Perhaps this would be a good time to upgrade to electric shades from the older manual ones. These types of questions will arise throughout the refurbishment process, and the most effective way for the aircraft owner to manage this entire process is to have a representative designated to answer them. A competent representative will help prevent either excessive replacement costs or the retention of too many undesirable repairs that may result in a sub-par interior that might negatively impact your aircraft resale value.

Most of the time, owners choose to refinish cabinetry rather than replace it during a refurbishment project. As part of the planning process, determine if each cabinet meets the aircraft usage requirements, and ask yourself whether a new design or new location would work better in the cabin? Do you need the cabinet at all?

As another example, many aircraft were originally equipped with a Fax machine cabinet, but with the WIFI internet systems available today, there is rarely a need for a bulky Fax machine. Perhaps there is a better use for that space.


One of the most over-looked factors when an interior is being designed for the larger-cabin class aircraft is the layout of the interior and the ease of access to the aircraft components for maintenance and inspections. The entertainment systems are constantly changing, so make sure you have the interior designer build-in extra space and capabilities for future installations.

Like all other maintenance to be performed on an aircraft, the interior refurbishment requires a substantial amount of planning, cost estimating, color coordination and, of course, a little luck that your new interior will look and perform as you want it to. The more pre-planning you do, the less luck you will need.

Happily, there are exceptional agencies and consultants that can assist in all aspects of developing a custom-fit refurbishment plan for your budget. Some of these consultants are affiliated with, or are part of an internal department of the refurbishment company. In either case, hire a consultant that can assist you with all of the choices and critical decisions that must be made, and who can reasonably predict the related cost implications now and in the future.
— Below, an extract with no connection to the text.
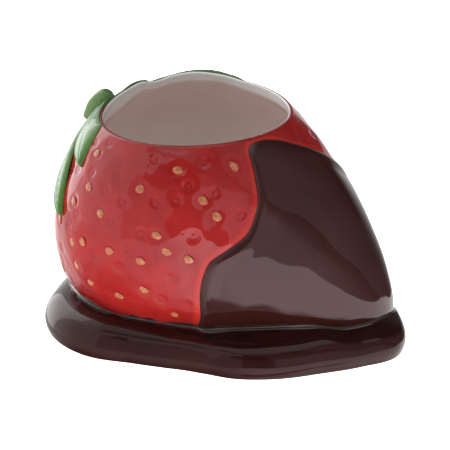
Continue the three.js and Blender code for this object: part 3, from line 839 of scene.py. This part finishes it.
material, start = finish_of("seed_glaze")
patch = start.noise(1.3, 2).step(0.42, 0.62)
dark = start.noise(2.1, 2).step(0.55, 0.7)
colour = patch.mix(rgb(0.34, 0.110, 0.046), rgb(0.44, 0.200, 0.095))
colour = (dark * 0.4).mix(colour, rgb(0.34, 0.07, 0.03))
brushed = start.attribute("out") + 0.5 * (start.noise(1.1, 2) - 0.5)
colour = brushed.step(0.66, 0.9).mix(colour, rgb(0.36, 0.020, 0.018))
glaze(start, colour, 0.12, start.bump(start.noise(0.9, 2), 0.06))
add(seeds, material)

# The floor and the studio: a white sweep lit from all round, brighter from the left and from above, with
# a darker gap on the camera's side. The camera looks down a little from the right of the front.
floor_size = 3000.0
corners = floor_size * np.array([[-1, -1, 0], [1, -1, 0], [1, 1, 0], [-1, 1, 0]])
floor = mesh_of("floor", corners, [(0, 1, 2, 3)], {})
material, start = finish_of("white_sweep")
glaze(start, rgb(0.8, 0.8, 0.8), 0.9, None, Specular_IOR_Level=0.0,
      Emission_Color=rgb(1, 1, 1), Emission_Strength=2.0)
floor.data.materials.append(material)
floor.visible_glossy = False

world = bpy.data.worlds.new("studio")
world.use_nodes = True
world.node_tree.nodes.clear()
bpy.context.scene.world = world
start = Socket(world.node_tree)
direction = start.make("ShaderNodeTexCoord", output="Generated")
x, y, z = (start.make("ShaderNodeSeparateXYZ", {"Vector": direction}, output=k) for k in range(3))
gap_x, gap_y, to_degrees, brightest, deepest, panel_edge = 0.5, 0.866, 57.3, 2.4, 40.0, 1.5
# Degrees round from the middle of the gap, towards the berry's tip, and degrees above the horizon.
turn = start.math("ARCTAN2", gap_y * x + gap_x * y, gap_x * x - gap_y * y) * to_degrees
height = start.make("ShaderNodeMath", {0: z}, operation="ARCSINE") * to_degrees


def line_round(points, scale=brightest):
    """The value at the turn of the line through [turn, value] points, as a ramp of greys times scale."""
    low, high = points[0][0], points[-1][0]
    stops = [((at - low) / (high - low), rgb(*[value / scale] * 3)) for at, value in points]
    share = (turn - low) * (1 / (high - low))
    return start.make("ShaderNodeValToRGB", {"Fac": share}, stops=stops) * scale


def panel(light, level, left, right, low, high):
    """The light with an even panel of a level in it, between two turns and two heights."""
    def edge(value, at):
        return value.step(at - panel_edge, at + panel_edge)
    cover = edge(turn, left) * (1 - edge(turn, right)) * edge(height, low) * (1 - edge(height, high))
    return light + cover * (level - light)


room = line_round([(-180, 0.9), (-165, 1.1), (-128, 1.5), (-112, 1.35), (-100, 1.15), (-85, 1.0),
                   (-30, 1.0), (10, 0.80), (38, 0.72), (60, 0.42), (85, 0.22), (180, 0.2)])
# The tall panel at the left shines sharply in the glaze, and gives less light than its glare.
glare, glare_only = 2.7, 1.7
diffuse = start.make("ShaderNodeLightPath", output="Is Diffuse Ray")
room = panel(room, glare - glare_only * diffuse, -165, -128, -12, 50)
# The dark and grey panels in the gap and round it: level, left and right turns, low and high edges.
panels = [
    (0.42, -75, 40, 52, 66), (0.58, -54, -20, -20, 40), (0.15, -42, -20, 31, 46),
    (0.13, -21, 7, -20, 27), (0.03, -22, 6, 27, 53), (0.05, 6, 30, 46, 53),
    (0.32, 6, 54, 31, 46), (0.38, 30, 70, 46, 62)]
for level_and_edges in panels:
    room = panel(room, *level_and_edges)
# The gap's right side darkens towards a slanted edge, past which is the back of the room.
side_level, top_level, slant, slant_from, slant_reach = 0.17, 1.1, 1.26, 26, 14
past_edge = turn + start.math("MINIMUM", height - slant_from, slant_reach) * slant
room = side_level + (1 - past_edge.step(28, 53)) * (room - side_level)
back = line_round([(-180, 0.45), (50, 0.45), (75, 0.40), (95, 0.24), (118, 0.09), (131, 0.14),
                   (139, 0.28), (147, 0.55), (155, 0.80), (180, 1.1)])
back = back * (1 - 0.8 * turn.step(118, 130) * height.step(-4, 4) - 0.1 * height.step(12, 42))
room = room + past_edge.step(52.4, 53.8) * (back - room)
room = room + height.step(60, 66) * (top_level - room)
# The table that the dish stands on, as its glaze mirrors it: darker under the gap and close by.
table = line_round([(-180, 1.2), (-120, 0.85), (-90, 0.8), (-60, 0.95), (-30, 1.15), (-15, 1.6),
                    (0, 2.0), (90, 2.15), (105, 2.0), (125, 1.8), (150, 1.2), (180, 1.2)])
table = table * (1 - 0.92 * (1 - height.step(-52, -20)) * (1 - turn.step(-95, -25)))
table = table * (1 - 0.5 * (1 - height.step(-62, -44)))
below = height - start.math("MAXIMUM", turn, 0.0) * 0.5
under = (1 - below.step(-53, -48)) * below.step(-68, -60)
under = under * turn.step(-32, -20) * (1 - turn.step(32, 45))
table = table * (1 - 0.8 * under)
# The height of the table's far edge, below the horizon. Its ramp counts from the deepest height up.
edge = line_round([(-180, 28), (-60, 27), (-35, 29), (-22, 35), (-8, 37), (22, 37), (45, 34), (80, 33),
                   (95, 34), (108, 32), (122, 27), (150, 22), (180, 28)], deepest) - deepest
light = table + (height - edge).step(-0.6, 0.6) * (room - table)
seen = start.make("ShaderNodeLightPath", output="Is Camera Ray")
strength = start.math("MAXIMUM", light, seen)
background = start.make("ShaderNodeBackground", {"Color": rgb(1, 1, 1), "Strength": strength})
start.make("ShaderNodeOutputWorld", {"Surface": background})
bpy.context.scene.view_settings.view_transform = "Standard"

camera_place, camera_aim = Vector((0.36119, -0.88048, 0.43678)), Vector((-0.00475, -0.00058, 0.04185))
lens = bpy.data.cameras.new("camera")
lens.sensor_width, lens.lens = 36.0, 197.5
camera = bpy.data.objects.new("camera", lens)
camera.location = camera_place
camera.rotation_mode = "QUATERNION"
camera.rotation_quaternion = (camera_aim - camera_place).to_track_quat("-Z", "Y")
bpy.context.scene.collection.objects.link(camera)
bpy.context.scene.camera = camera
Working with an experienced professional that has managed hundreds of successful refurbishments should eliminate the possibility of an aesthetic- or financial-disaster in the end.

In my years of maintaining aircraft, it has become apparent that engineers and interior designers expect every mechanic to have three elbows in each arm and twelve inch fingers, with one finger being a flashlight and camera, one finger a Swiss army knife, the other two as rigid as a steel bar or as flexible as string... and don’t forget the opposing thumb on each hand!
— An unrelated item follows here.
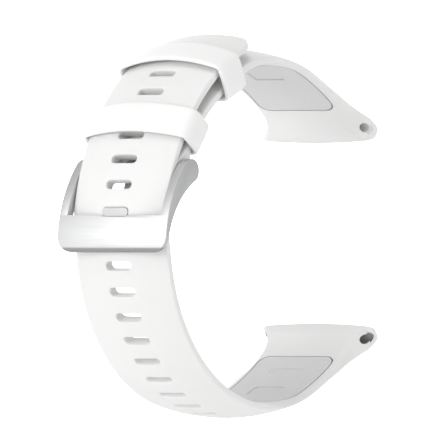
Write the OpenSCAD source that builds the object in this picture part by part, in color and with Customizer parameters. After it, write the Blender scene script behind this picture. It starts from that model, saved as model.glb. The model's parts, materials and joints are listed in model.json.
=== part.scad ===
// Two-piece moulded watch strap, buckled into a round loop.
// Sketch axes: x runs toward the watch case, y runs up, z runs across the strap.

/* [Strap] */
// Width of both straps
strap_w = 20; // [19:0.2:20.2]
// Thickness at the middle of a strap
strap_t = 2.3; // [2.1:0.05:2.35]
// Thickness left along a strap's long edges
edge_t = 0.8; // [0.6:0.1:1]
// Inner radius of the closed loop
loop_r = 30.4; // [30.3:0.05:30.45]
// Inner radius of the buckle strap where it runs under the tail
pad_r = 28.55; // [28.5:0.05:28.6]

/* [Slots] */
// Number of slots in the tail strap
slot_count = 20; // [10:1:20]
// Length of a slot across the strap
slot_w = 5.4; // [5.4:0.1:6]
// Height of a slot along the strap
slot_h = 1.5; // [1.2:0.1:1.8]
// Distance between slots, at mid thickness
slot_pitch = 4.67; // [4.65:0.01:4.69]
// Distance from the tail's tip to the first slot
slot_first = 7.04; // [7:0.02:7.1]

/* [Lugs] */
// Width over the flared ends
lug_w = 24.6; // [24:0.1:25]
// Radius of the rounded nose around the lug bore
nose_r = 2.1; // [1.8:0.1:2.3]
// Diameter of the lug bore
lug_bore_d = 1.75; // [1.5:0.05:2]

/* [Buckle] */
// Width over the buckle frame
frame_w = 23.7; // [23.4:0.1:25]
// Gap between the frame's arms
frame_gap = 20.4; // [20.3:0.1:20.6]
// Height of the buckle's plate
plate_h = 6.8; // [6:0.1:7]
// Thickness of the plate
plate_t = 1; // [0.9:0.1:1.2]
// Width of the tongue's shank
shank_w = 3.3; // [2.6:0.1:4]
// Width of the tongue's hooked tip
hook_w = 5; // [4.2:0.1:5]
// Outer diameter of the spring bar's tube
bar_d = 1.8; // [1.6:0.05:1.8]

/* [Keepers] */
// Length of a keeper along the strap
keeper_l = 6.2; // [5:0.1:7]
// Width over a keeper
keeper_w = 22.8; // [22.6:0.1:23.4]
// Position of the lower keeper, above the horizontal
lower_keeper_a = 37; // [36.5:0.5:38]
// Position of the upper keeper, above the horizontal
upper_keeper_a = 64.8; // [64:0.2:65.6]

/* [Inner panels] */
// Width of a panel let into a strap's inner face
panel_w = 16; // [14:0.2:17]
// Thickness of a panel
panel_t = 0.6; // [0.4:0.1:0.8]
// Gap all round a panel
panel_gap = 0.15; // [0.1:0.05:0.3]

/* [Hidden] */
$fn = 96;

silicone = [0.93, 0.93, 0.93];
panel_grey = [0.84, 0.84, 0.85];
steel = [0.66, 0.67, 0.69];
eps = 0.01;

// Lug bores, mirrored above and below the horizontal
lug_y = 27.6;
lug_z = 18.8;
lug_r = norm([lug_y, lug_z]);
lug_a = atan2(lug_z, lug_y);

// Near a lug each strap leaves the loop on a flatter arc
flat_r = 70;
flat_first_a = 37;
flat_end_a = 64;
flat_in_r = 31.35;
flat_c = arc_centre(flat_in_r * dir(flat_first_a), loop_r * dir(flat_end_a), flat_r);
flat_from = bearing(flat_in_r * dir(flat_first_a) - flat_c);
flat_to = bearing(loop_r * dir(flat_end_a) - flat_c);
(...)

As a mechanic, I am always wishful that the designers and refurbishment professionals would make sure there were ample maintenance and inspection accessibility of the cabin once everything is installed.
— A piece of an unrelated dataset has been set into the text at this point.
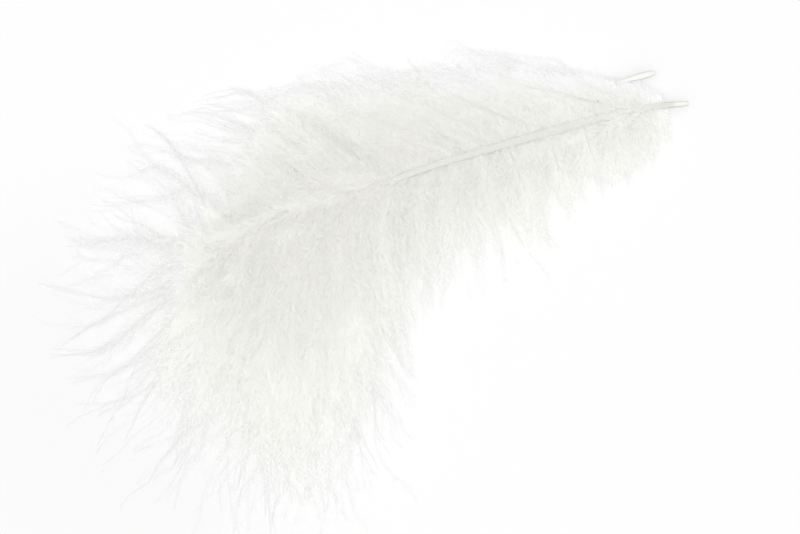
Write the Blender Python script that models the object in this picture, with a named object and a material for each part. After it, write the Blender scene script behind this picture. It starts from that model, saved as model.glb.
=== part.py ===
"""A white marabou feather lying on a surface.

The feather is one grown piece: a curved shaft, bare at its quill end, with locks of down
fused to it on both sides, a fan of long locks past its tip and a few that lie over it.

Metres, +Z up. The feather lies in the XY plane with its quill end towards +X and its
longest down towards -X and -Y. The origin is the bottom centre of its box.
"""

import math

import bmesh
import bpy
import numpy as np

MM = 0.001

# Centre line of the shaft, from the quill end to the tip, as x, y, z in millimetres.
SHAFT_ROUTE = (
    (48.2, 27.7, 0.9),
    (41.5, 27.0, 2.2),
    (33.3, 25.3, 3.9),
    (20.0, 21.2, 5.9),
    (6.7, 17.2, 6.8),
    (-4.2, 13.4, 6.9),
    (-18.8, 9.1, 6.3),
    (-27.5, 3.3, 5.4),
    (-32.5, -2.5, 4.6),
)
# Radius of the shaft in millimetres at each share of its length.
SHAFT_RADIUS = ((0.0, 0.32), (0.05, 0.5), (0.22, 0.78), (0.45, 0.6), (0.7, 0.36), (1.0, 0.14))
STEPS_A_SPAN = 24
SHAFT_RINGS = 26
SHAFT_SIDES = 8
HEADING_SPAN = 0.02  # share of the shaft's length over which its direction is taken

# The middle of the finished feather's box in the frame of SHAFT_ROUTE, in millimetres.
BOX_MIDDLE = (-6.04, -5.85)

# Down on each side of the shaft: share of the shaft's length at the root, length in
# millimetres from root to tip, and degrees between that line and the shaft.
UPPER_DOWN = (
    (0.05, 3.5, 78),
    (0.10, 8.0, 62),
    (0.20, 16.0, 58),
    (0.30, 22.0, 56),
    (0.40, 26.5, 52),
    (0.50, 32.0, 45),
    (0.60, 35.0, 43),
    (0.70, 34.5, 40),
    (0.80, 34.5, 34),
    (0.90, 34.0, 30),
    (1.00, 32.0, 20),
)
LOWER_DOWN = (
    (0.05, 6.5, 108),
    (0.10, 10.0, 92),
    (0.20, 14.5, 78),
    (0.30, 20.0, 70),
    (0.40, 24.5, 72),
    (0.50, 30.0, 72),
    (0.60, 39.0, 75),
    (0.70, 47.0, 76),
    (0.80, 53.0, 68),
    (0.90, 49.0, 46),
    (1.00, 37.0, 18),
)
FIRST_ROOT = 0.055
LOCKS_A_SIDE = 31
LENGTH_VARIES = 0.08  # share of a lock's length
SWEEP_VARIES = 4  # degrees
END_CROWDING = 0.25  # how much closer together the locks grow at both ends of the shaft
FAN_SWEEPS = (-14, -5, 4, 13)
FAN_ROOT = 0.99
FAN_LENGTH = 35.0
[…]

There are times that an electrical component could be moved to the other side of a bulkhead, or an access panel could be installed to prevent the necessity to remove part of the interior that is not designed to be removed for routine maintenance. In my past maintenance endeavors I have run into floorboards that are not removable due to the location of the lavatory or galley. This un-removable floorboard then requires extensive labor to remove major interior components to complete the inspection.

As an example, I recently managed a Gulfstream G-IV 96-month inspection for one customer at JSSI. The inspection required an additional $40,000 in labor charges because the mechanics had to remove and reinstall the interior to perform the inspection. This should illustrate how important it is to not only look at the desired placement of the interior components in relation to equipment components, but also research the inspection requirements of the aircraft and the locations of those installed components.

By taking the time to consider maintenance and inspection requirements prior to refurbishing your interior, you can help to prevent excessive labor costs in the future. We’ll conclude with a brief recap of the refurbishment planning process:

• Be sure to plan ahead - both for the refurbishment and the usage of the aircraft in the future.

• Use an industry interior professional to assist you in the planning of design, functionality, materials and colors.

• Be sure to appoint someone to make final decisions during the refurbishment process and prevent excessive delays and expense, as well as achieve the interior look you desire.

• The materials that can be used are numerous and vary greatly in both quality and cost, but be sure to have the best fire protection you can afford as there are no fire hydrants and it can be difficult to evacuate and clear the area at 40,000 feet.

• Remember that each item installed could require frequent removal to perform routine maintenance and inspection with the possibility of each removal causing damage or creating a problem with the new interior.

• Understand that your quote for the refurbishment is just an estimate. Plan for other variable costs relating to other maintenance items that will be discovered during the process.

• Also, don’t forget to check for any upcoming inspections or replacement items that could be performed while the interior refurbishment is taking place. This could significantly impact your overall maintenance costs by performing an upcoming inspection at the same time, saving you money and reducing down-tim

Keeping in mind the above points, you can recapture that new aircraft smell and stay within your budget!